Suppose we have the following simple linear regression model:

\[y_i = b + \omega_1 x_{i, 1} + \epsilon_i\] with

\[z = b + \omega_1 x_{i, 1}\]

Graphically, our model looks like this:

The activation function \(\sigma\) decides how a neuron/node ‘fires’ given its activation. In the linear regression case we have \(\sigma() = id()\), i.e. \(\sigma()\) equals the identity function.

The constant input `1`

with coefficient \(b\) is called the bias in neural network literature and the model and \(w\) is called weight.

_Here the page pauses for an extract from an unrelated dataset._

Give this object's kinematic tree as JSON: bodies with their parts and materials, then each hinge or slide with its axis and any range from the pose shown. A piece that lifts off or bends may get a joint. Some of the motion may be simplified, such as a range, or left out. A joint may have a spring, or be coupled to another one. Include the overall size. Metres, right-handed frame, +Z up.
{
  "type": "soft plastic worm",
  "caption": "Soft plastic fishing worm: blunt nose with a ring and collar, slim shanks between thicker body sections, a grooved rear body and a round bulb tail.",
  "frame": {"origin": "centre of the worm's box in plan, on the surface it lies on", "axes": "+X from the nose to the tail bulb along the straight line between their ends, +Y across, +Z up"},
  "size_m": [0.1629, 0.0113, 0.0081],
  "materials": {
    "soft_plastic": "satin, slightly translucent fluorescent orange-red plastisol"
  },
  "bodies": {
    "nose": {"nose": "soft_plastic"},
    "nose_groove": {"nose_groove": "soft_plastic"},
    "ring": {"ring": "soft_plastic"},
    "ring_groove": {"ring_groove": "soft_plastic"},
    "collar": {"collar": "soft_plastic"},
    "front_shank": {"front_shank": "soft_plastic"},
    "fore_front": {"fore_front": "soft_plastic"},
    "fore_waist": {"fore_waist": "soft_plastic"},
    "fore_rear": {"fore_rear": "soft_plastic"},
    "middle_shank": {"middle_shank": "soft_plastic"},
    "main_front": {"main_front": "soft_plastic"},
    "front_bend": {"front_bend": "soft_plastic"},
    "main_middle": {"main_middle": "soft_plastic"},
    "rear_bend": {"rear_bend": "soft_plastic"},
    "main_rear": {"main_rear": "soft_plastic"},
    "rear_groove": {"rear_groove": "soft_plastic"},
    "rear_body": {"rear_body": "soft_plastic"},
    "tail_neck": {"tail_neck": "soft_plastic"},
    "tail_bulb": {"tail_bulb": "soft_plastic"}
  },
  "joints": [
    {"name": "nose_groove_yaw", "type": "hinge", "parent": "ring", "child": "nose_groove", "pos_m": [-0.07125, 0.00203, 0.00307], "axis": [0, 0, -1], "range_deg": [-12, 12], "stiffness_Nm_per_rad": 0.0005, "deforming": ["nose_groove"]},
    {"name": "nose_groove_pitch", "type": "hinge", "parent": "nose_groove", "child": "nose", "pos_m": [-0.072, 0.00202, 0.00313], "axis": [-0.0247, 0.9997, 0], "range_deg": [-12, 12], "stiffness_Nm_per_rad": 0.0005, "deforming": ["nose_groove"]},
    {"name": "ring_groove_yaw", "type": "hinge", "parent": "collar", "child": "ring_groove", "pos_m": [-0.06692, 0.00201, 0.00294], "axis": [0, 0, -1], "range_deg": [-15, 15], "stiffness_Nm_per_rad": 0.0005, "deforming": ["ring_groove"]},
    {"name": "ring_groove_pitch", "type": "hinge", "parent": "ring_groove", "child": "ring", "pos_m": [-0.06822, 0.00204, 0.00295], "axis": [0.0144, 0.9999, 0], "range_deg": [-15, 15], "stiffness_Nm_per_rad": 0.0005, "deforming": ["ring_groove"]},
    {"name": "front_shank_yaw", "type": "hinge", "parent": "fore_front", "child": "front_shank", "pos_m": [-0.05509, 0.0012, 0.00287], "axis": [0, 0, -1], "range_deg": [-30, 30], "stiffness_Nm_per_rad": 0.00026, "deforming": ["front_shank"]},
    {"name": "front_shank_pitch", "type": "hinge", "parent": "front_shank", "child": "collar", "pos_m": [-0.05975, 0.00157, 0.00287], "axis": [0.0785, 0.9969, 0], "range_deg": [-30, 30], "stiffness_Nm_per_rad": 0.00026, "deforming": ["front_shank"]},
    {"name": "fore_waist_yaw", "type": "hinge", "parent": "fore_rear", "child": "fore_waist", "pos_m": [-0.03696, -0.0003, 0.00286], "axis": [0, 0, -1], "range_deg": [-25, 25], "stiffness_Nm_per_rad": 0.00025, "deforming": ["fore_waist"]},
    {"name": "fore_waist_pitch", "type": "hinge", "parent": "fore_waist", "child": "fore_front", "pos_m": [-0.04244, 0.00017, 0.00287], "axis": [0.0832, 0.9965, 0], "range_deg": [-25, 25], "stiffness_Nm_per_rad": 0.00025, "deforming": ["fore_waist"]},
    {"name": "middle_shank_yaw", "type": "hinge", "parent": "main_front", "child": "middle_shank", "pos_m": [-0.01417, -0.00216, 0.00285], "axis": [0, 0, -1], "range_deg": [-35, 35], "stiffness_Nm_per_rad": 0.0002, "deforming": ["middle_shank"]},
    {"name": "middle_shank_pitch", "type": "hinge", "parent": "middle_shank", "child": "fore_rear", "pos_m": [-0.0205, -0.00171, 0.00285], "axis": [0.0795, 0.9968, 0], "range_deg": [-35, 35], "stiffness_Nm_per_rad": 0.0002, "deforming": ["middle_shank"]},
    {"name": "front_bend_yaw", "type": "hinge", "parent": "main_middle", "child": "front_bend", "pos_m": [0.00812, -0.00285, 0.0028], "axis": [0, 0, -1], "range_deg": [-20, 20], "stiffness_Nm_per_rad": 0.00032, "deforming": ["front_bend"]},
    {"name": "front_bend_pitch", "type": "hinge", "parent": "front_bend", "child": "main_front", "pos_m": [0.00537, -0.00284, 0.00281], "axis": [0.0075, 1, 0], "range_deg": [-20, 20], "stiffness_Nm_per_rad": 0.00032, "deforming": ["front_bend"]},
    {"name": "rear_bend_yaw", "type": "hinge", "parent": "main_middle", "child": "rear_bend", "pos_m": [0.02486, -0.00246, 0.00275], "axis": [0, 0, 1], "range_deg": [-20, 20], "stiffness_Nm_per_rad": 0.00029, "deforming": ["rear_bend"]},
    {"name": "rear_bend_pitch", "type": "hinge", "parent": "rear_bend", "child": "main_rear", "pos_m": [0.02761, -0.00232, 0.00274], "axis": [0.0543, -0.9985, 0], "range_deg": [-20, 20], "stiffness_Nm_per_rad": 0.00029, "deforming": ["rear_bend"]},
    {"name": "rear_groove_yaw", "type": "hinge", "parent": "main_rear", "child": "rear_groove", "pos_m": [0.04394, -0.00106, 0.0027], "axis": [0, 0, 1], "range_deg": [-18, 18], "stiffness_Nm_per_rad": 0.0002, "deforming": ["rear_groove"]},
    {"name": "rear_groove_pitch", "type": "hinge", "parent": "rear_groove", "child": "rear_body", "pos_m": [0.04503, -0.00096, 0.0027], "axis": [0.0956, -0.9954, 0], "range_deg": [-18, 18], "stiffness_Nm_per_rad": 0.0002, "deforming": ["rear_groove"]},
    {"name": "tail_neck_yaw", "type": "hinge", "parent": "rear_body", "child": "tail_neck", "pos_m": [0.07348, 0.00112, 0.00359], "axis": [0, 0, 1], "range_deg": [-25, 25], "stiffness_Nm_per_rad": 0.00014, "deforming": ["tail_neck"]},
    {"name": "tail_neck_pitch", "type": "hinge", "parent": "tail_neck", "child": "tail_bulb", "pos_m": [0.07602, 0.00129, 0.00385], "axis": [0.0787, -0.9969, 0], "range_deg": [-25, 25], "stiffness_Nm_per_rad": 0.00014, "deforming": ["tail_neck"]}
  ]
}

The standard way to ‘learn’ the coefficients (\(w^{(1)}\) and \(b\) in this case) for a linear regression model is to use OLS as our training algorithm, assuming that we want to minimize the squared loss \[(a - y)^2\] between our prediction \(a\) and actual results \(y\). However, since linear regression is basically just a very simple neural network, we can also find our coefficients using backpropagation.

## Training Neural Nets with Backpropagation

The following exposition is based on the excellent explanation of backpropagation by 3Blue1Brown and on Michael Nielsen’s equally great free online book.

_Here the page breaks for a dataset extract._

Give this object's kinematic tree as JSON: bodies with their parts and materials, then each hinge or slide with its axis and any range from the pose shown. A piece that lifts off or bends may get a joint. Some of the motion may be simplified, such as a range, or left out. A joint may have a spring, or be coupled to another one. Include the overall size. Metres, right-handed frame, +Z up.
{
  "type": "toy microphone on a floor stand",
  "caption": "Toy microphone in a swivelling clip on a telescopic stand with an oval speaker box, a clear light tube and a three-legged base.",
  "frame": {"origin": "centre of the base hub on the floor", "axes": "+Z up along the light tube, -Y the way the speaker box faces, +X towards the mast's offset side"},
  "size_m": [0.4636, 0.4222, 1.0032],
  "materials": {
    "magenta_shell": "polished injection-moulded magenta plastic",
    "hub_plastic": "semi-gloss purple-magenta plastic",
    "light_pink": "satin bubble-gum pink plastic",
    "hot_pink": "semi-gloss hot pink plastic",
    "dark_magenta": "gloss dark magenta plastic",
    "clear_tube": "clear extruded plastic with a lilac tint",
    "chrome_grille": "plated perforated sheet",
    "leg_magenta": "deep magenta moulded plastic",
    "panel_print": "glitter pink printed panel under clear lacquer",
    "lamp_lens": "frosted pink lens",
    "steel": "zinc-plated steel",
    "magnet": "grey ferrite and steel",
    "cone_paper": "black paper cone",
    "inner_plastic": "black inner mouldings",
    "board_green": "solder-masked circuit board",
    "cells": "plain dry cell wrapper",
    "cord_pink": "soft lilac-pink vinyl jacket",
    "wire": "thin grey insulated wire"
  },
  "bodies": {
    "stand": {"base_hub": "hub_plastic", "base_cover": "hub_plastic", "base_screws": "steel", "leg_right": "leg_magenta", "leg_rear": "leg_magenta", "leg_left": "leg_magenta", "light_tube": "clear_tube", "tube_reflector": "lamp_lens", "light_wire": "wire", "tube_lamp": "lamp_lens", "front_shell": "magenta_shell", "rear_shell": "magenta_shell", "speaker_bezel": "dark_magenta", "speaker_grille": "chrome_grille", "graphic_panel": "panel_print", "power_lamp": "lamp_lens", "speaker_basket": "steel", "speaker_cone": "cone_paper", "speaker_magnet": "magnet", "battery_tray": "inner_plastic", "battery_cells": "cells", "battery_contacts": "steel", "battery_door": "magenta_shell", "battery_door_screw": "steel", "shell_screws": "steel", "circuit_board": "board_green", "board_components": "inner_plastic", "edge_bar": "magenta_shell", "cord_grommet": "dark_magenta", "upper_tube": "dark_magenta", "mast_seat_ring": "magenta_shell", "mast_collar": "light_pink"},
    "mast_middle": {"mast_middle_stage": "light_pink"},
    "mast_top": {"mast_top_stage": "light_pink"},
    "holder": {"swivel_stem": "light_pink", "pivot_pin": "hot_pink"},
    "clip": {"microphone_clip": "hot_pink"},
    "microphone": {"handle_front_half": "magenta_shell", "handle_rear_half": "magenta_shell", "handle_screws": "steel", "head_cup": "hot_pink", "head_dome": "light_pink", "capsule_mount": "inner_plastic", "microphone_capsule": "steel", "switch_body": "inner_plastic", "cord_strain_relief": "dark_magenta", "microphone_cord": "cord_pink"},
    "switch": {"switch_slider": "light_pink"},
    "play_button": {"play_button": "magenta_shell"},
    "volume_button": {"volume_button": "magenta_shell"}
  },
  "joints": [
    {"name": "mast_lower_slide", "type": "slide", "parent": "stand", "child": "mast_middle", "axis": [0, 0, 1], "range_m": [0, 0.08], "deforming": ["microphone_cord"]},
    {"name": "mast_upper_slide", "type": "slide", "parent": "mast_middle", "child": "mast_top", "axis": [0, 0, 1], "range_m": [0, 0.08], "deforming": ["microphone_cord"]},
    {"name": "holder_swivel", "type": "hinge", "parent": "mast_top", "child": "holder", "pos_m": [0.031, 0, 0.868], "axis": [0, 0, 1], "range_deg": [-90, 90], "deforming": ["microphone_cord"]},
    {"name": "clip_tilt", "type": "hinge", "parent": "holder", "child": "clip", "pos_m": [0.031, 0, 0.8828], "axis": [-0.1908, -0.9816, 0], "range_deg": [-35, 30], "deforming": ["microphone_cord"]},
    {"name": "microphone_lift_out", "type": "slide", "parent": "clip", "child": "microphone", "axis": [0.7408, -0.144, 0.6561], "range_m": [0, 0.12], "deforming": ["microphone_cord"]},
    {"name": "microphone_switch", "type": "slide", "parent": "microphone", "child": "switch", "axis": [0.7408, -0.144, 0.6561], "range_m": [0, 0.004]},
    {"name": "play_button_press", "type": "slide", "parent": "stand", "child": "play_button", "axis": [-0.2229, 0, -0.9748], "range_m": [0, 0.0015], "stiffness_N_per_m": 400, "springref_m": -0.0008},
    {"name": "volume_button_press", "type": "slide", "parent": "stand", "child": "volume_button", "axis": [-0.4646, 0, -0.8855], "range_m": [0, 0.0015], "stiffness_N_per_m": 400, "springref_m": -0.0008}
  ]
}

Before we start to look at the backpropagation algorithm in detail, we need to introduce two important assumptions for our cost function for backprop to work:

- The cost function can be written as an average over the cost for individual training points \(x\): \(C = \frac{1}{n}\sum_x C_x\)
- The cost function can be written as a function of the neural net outputs.

Both assumptions hold, if we use the squared loss, aka a quantratic cost function.

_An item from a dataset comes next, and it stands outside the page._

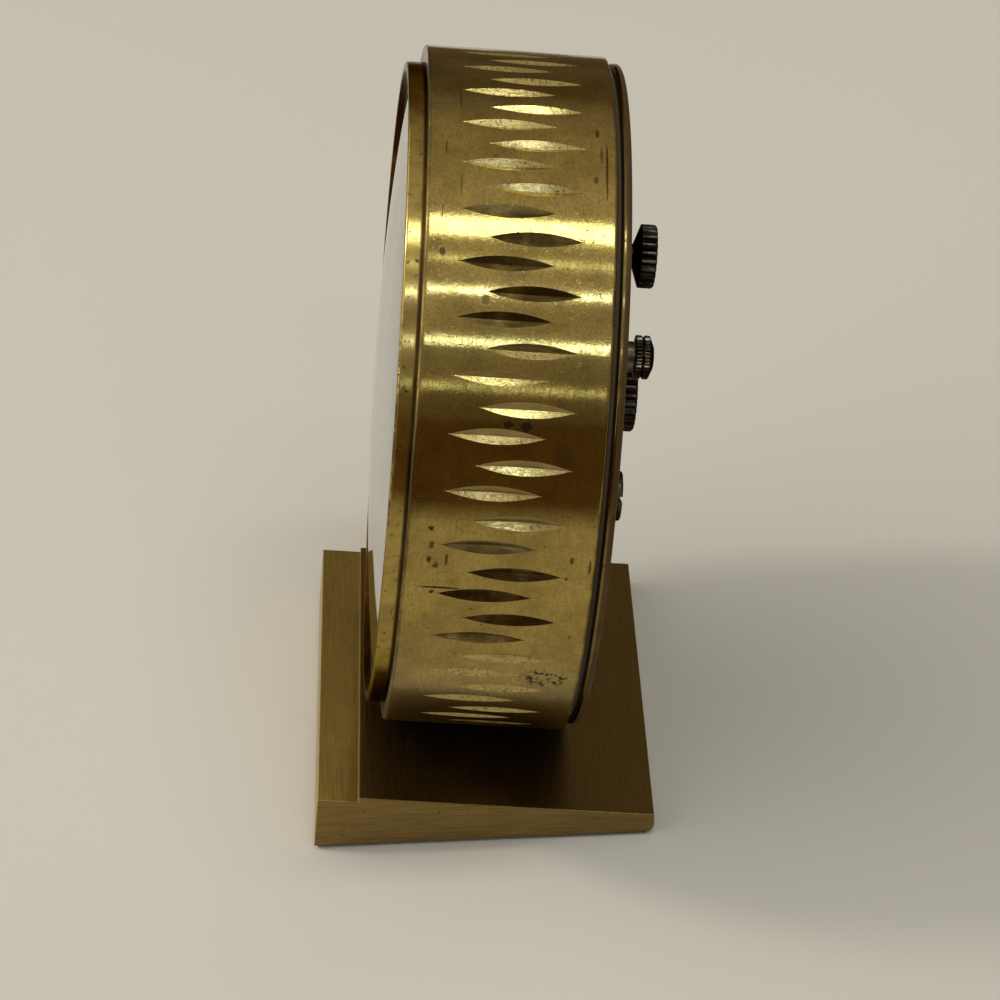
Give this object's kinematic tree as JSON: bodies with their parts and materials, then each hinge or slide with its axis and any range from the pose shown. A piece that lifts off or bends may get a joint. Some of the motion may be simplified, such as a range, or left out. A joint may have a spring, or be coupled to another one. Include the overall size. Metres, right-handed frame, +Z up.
{
  "type": "desk clock with calendar",
  "caption": "Round brass drum clock with a date window, tilted back on a wedge base; knobs on the back wind it, set the hands and date, and adjust its rate.",
  "frame": {"origin": "middle of the base's underside, on the surface it stands on", "axes": "+X to the right when facing the dial, +Y to the rear, +Z up; the drum's axis lies in the Y-Z plane and leans back by the slope of the base"},
  "size_m": [0.09, 0.0489, 0.0968],
  "materials": {
    "drum_brass": "satin brass, brushed round the drum, dulled and darkened in places",
    "rim_brass": "turned brass with a brown patina",
    "base_brass": "brass with a grain along its length",
    "cover_brass": "lacquered brass",
    "bush_brass": "turned brass",
    "knob_bronze": "turned brass with a nearly black patina",
    "movement_brass": "brass, lightly grained",
    "gilt_brass": "polished gilt brass",
    "steel": "turned steel",
    "spring_steel": "blued spring steel",
    "crystal_glass": "clear polished crystal",
    "gasket_rubber": "matt black",
    "dial_paint": "matt cream paint",
    "date_paint": "matt white paint with dark numerals",
    "flange_paint": "satin lacquer",
    "holder_aluminium": "turned aluminium",
    "felt": "dark green felt"
  },
  "bodies": {
    "case": {"base_block": "base_brass", "base_felt_pad": "felt", "base_screws": "steel", "drum_ring": "drum_brass", "front_bezel": "rim_brass", "crystal": "crystal_glass", "crystal_gasket": "gasket_rubber", "dial_flange": "flange_paint", "rear_rim": "rim_brass", "rear_rim_screws": "rim_brass", "back_cover": "cover_brass", "cover_bushes": "bush_brass", "movement_ring": "holder_aluminium", "front_plate": "movement_brass", "rear_plate": "movement_brass", "plate_pillars": "movement_brass", "plate_screws": "steel", "motion_work_posts": "steel", "click_screw": "steel", "hairspring": "spring_steel", "balance_cock": "movement_brass", "cock_screws": "steel", "calendar_plate": "movement_brass", "dial_plate": "dial_paint", "hour_markers": "gilt_brass"},
    "winding_set": {"barrel_arbor": "steel", "ratchet_wheel": "steel", "winding_knob": "knob_bronze"},
    "click_set": {"click": "steel"},
    "barrel_set": {"mainspring_barrel": "movement_brass", "barrel_cover": "movement_brass", "mainspring": "spring_steel"},
    "intermediate_set": {"intermediate_wheel": "movement_brass"},
    "centre_set": {"centre_wheel": "movement_brass"},
    "third_set": {"third_wheel": "movement_brass"},
    "fourth_set": {"fourth_wheel": "movement_brass"},
    "escape_set": {"escape_wheel": "movement_brass"},
    "fork_set": {"pallet_fork": "steel"},
    "balance_set": {"balance_wheel": "movement_brass"},
    "regulator_set": {"regulator_index": "steel", "regulator_knob": "knob_bronze"},
    "minute_set": {"centre_arbor": "steel", "cannon_pinion": "movement_brass", "minute_hand": "gilt_brass", "hand_nut": "gilt_brass", "hand_setting_knob": "knob_bronze"},
    "minute_wheel_set": {"minute_wheel": "movement_brass"},
    "hour_set": {"hour_wheel": "movement_brass", "hour_hand": "gilt_brass"},
    "date_driver_set": {"date_driver": "movement_brass"},
    "date_ring_set": {"date_ring": "date_paint"},
    "calendar_knob_set": {"date_corrector": "steel", "calendar_knob": "knob_bronze"}
  },
  "joints": [
    {"name": "winding", "type": "hinge", "parent": "case", "child": "winding_set", "pos_m": [0, 0.00616, 0.07156], "axis": [0, 0.9928, -0.1201], "range_deg": [0, 2160]},
    {"name": "click_lift", "type": "hinge", "parent": "case", "child": "click_set", "pos_m": [0.00778, 0.00681, 0.07697], "axis": [0, -0.9928, 0.1201], "range_deg": [0, 12], "stiffness_Nm_per_rad": 0.0001, "springref_deg": -5.73},
    {"name": "fourth_spin", "type": "hinge", "parent": "case", "child": "fourth_set", "pos_m": [0.01364, 0.00204, 0.03753], "axis": [0, 0.9928, -0.1201], "continuous": true},
    {"name": "third_spin", "type": "hinge", "parent": "case", "child": "third_set", "pos_m": [0.01015, 0.00319, 0.04705], "axis": [0, 0.9928, -0.1201], "continuous": true},
    {"name": "centre_spin", "type": "hinge", "parent": "case", "child": "centre_set", "pos_m": [0, 0.00363, 0.05072], "axis": [0, 0.9928, -0.1201], "continuous": true},
    {"name": "intermediate_spin", "type": "hinge", "parent": "case", "child": "intermediate_set", "pos_m": [-0.00761, 0.00455, 0.05832], "axis": [0, 0.9928, -0.1201], "continuous": true},
    {"name": "barrel_spin", "type": "hinge", "parent": "case", "child": "barrel_set", "pos_m": [0, 0.00616, 0.07156], "axis": [0, 0.9928, -0.1201], "continuous": true},
    {"name": "escape_spin", "type": "hinge", "parent": "case", "child": "escape_set", "pos_m": [0.0107, 0.00104, 0.0293], "axis": [0, 0.9928, -0.1201], "continuous": true},
    {"name": "fork_rock", "type": "hinge", "parent": "case", "child": "fork_set", "pos_m": [0.00638, 0.00135, 0.03181], "axis": [0, 0.9928, -0.1201], "range_deg": [-2.5, 2.5]},
    {"name": "balance_swing", "type": "hinge", "parent": "case", "child": "balance_set", "pos_m": [0, 0.0018, 0.03553], "axis": [0, 0.9928, -0.1201], "range_deg": [-135, 135], "stiffness_Nm_per_rad": 0.000004},
    {"name": "regulating", "type": "hinge", "parent": "case", "child": "regulator_set", "pos_m": [0, 0.0018, 0.03553], "axis": [0, 0.9928, -0.1201], "range_deg": [-30, 30]},
    {"name": "minute_spin", "type": "hinge", "parent": "case", "child": "minute_set", "pos_m": [0, 0.00363, 0.05072], "axis": [0, 0.9928, -0.1201], "continuous": true},
    {"name": "minute_wheel_spin", "type": "hinge", "parent": "case", "child": "minute_wheel_set", "pos_m": [-0.00594, 0.00292, 0.04482], "axis": [0, 0.9928, -0.1201], "continuous": true},
    {"name": "hour_spin", "type": "hinge", "parent": "case", "child": "hour_set", "pos_m": [0, 0.00363, 0.05072], "axis": [0, 0.9928, -0.1201], "continuous": true},
    {"name": "date_driver_spin", "type": "hinge", "parent": "case", "child": "date_driver_set", "pos_m": [0.00666, 0.00225, 0.03926], "axis": [0, 0.9928, -0.1201], "continuous": true},
    {"name": "date_ring_spin", "type": "hinge", "parent": "case", "child": "date_ring_set", "pos_m": [0, 0.00363, 0.05072], "axis": [0, 0.9928, -0.1201], "continuous": true},
    {"name": "calendar_knob_spin", "type": "hinge", "parent": "case", "child": "calendar_knob_set", "pos_m": [0.012, 0.00511, 0.06293], "axis": [0, 0.9928, -0.1201], "continuous": true}
  ],
  "couplings": [
    {"joint": "third_spin", "follows": "fourth_spin", "ratio": -0.13333},
    {"joint": "centre_spin", "follows": "fourth_spin", "ratio": 0.016667},
    {"joint": "intermediate_spin", "follows": "fourth_spin", "ratio": -0.0033333},
    {"joint": "barrel_spin", "follows": "fourth_spin", "ratio": 0.00047619},
    {"joint": "escape_spin", "follows": "fourth_spin", "ratio": -10},
    {"joint": "hour_spin", "follows": "minute_spin", "ratio": 0.083333},
    {"joint": "minute_wheel_spin", "follows": "minute_spin", "ratio": -0.33333},
    {"joint": "date_driver_spin", "follows": "minute_spin", "ratio": -0.041667},
    {"joint": "calendar_knob_spin", "follows": "date_ring_spin", "ratio": 3.875}
  ]
}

We will now create a slightly more complex example than the linear regression model from above by adding a single hidden layers to our network:

So, now the question is: How do we find the optimal weights \(w^{(1)} \dots w^{(L)}\) and biases \(b^{(1)} \dots b^{(L)}\)in our network such that we minimize our cost function \(C\)? We need to solve an optimization problem and to do that we need to calculate the gradient of the cost function: \[ \nabla C = \begin{bmatrix} \frac{\partial C}{\partial w^{(1)}} \\ \frac{\partial C}{\partial b^{(1)}} \\ \vdots \\ \frac{\partial C}{\partial w^{(L)}} \\ \frac{\partial C}{\partial b^{(L)}} \\ \end{bmatrix} \] so we can use the Gradient Descent algorithm to find a (local) optimum. Specifically, we will update the weights in each iteration like so: \[ \begin{align} w^{(l)} &\rightarrow w^{(l)} - \eta \frac{\partial C}{\partial w^{(l)}} \\ b^{(l)} &\rightarrow b^{(l)} - \eta \frac{\partial C}{\partial b^{(l)}} \end{align} \] where \(\eta\) is the gradient step-size also called learning rate.

So the question now becomes:

How do we calculate \(\nabla C\)?

As we can see from our graph, there are 3 ways how we can change the output from our network:

- We can change the weight \(w^{(L)}\).
- We can change the bias \(b^{(L)}\) or
- we change the inputs from previous layers \(a^{(L-1)}\).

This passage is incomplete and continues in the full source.